[start of Material to process]

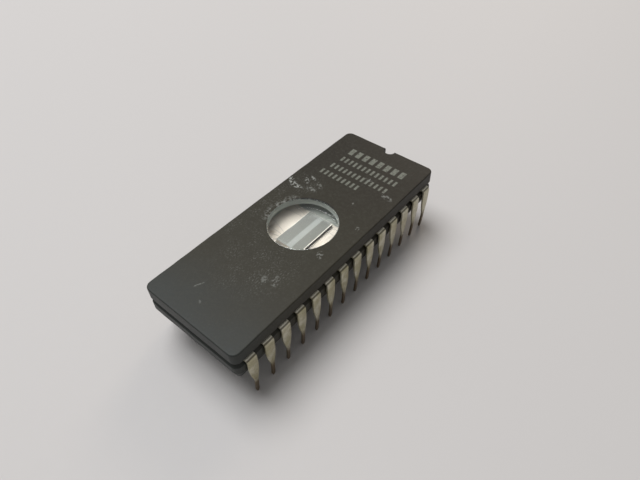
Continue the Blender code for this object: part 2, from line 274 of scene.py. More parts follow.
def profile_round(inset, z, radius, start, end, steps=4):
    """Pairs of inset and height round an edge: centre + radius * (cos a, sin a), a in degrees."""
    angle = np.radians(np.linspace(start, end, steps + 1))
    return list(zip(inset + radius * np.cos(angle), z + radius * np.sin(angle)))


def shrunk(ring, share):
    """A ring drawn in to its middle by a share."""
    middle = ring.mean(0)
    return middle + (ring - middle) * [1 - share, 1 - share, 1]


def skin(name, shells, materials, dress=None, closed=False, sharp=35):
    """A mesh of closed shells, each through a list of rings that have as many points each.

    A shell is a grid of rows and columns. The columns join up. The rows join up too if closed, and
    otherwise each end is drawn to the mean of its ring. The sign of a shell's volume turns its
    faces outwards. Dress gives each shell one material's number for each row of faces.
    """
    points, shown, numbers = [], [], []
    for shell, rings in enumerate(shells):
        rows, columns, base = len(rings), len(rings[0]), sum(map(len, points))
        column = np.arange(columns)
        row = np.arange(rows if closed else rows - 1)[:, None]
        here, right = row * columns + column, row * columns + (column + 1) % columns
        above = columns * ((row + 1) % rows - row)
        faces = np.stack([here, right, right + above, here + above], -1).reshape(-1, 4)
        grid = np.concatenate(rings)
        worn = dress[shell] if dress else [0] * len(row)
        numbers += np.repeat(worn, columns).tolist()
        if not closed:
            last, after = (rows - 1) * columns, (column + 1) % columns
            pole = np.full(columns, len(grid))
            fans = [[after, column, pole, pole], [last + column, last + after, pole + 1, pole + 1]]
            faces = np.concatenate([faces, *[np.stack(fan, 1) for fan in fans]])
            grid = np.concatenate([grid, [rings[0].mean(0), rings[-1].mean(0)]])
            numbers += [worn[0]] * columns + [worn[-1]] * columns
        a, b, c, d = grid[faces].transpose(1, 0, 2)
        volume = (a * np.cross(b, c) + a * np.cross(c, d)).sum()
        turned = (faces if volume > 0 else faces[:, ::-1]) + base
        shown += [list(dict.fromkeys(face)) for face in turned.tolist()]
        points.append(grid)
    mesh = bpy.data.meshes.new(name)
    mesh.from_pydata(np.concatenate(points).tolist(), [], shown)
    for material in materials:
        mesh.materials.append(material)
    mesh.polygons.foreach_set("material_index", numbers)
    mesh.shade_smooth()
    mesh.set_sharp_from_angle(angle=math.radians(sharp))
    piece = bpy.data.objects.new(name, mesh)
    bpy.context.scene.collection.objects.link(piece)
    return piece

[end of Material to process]
[start of Material to process]

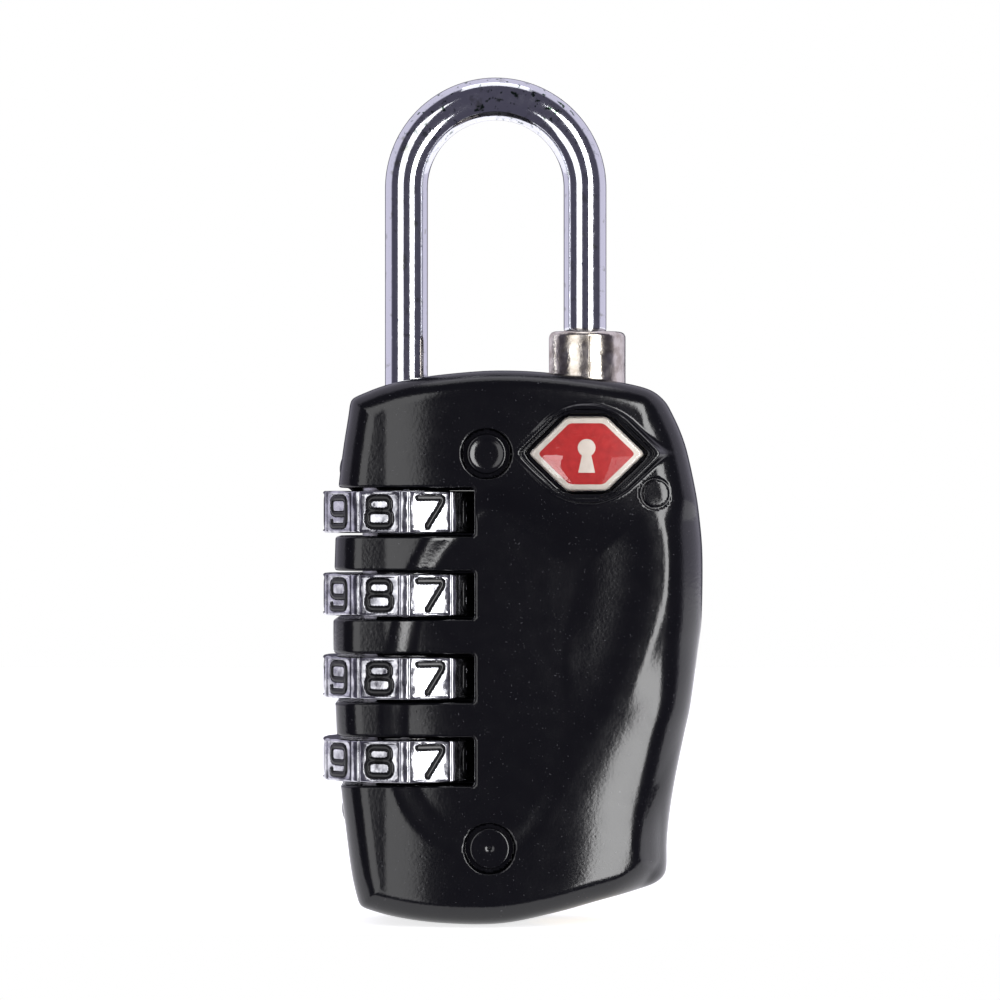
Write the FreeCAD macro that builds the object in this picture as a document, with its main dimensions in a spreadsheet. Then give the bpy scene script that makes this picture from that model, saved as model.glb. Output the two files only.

[end of Material to process]

• Job
Reproduce verbatim only the segment of the listing bounded by the line containing "Continue the Blender" and the line containing "return list(zip(inset +", with both boundary lines included.

• Task response
Continue the Blender code for this object: part 2, from line 274 of scene.py. More parts follow.
def profile_round(inset, z, radius, start, end, steps=4):
    """Pairs of inset and height round an edge: centre + radius * (cos a, sin a), a in degrees."""
    angle = np.radians(np.linspace(start, end, steps + 1))
    return list(zip(inset + radius * np.cos(angle), z + radius * np.sin(angle)))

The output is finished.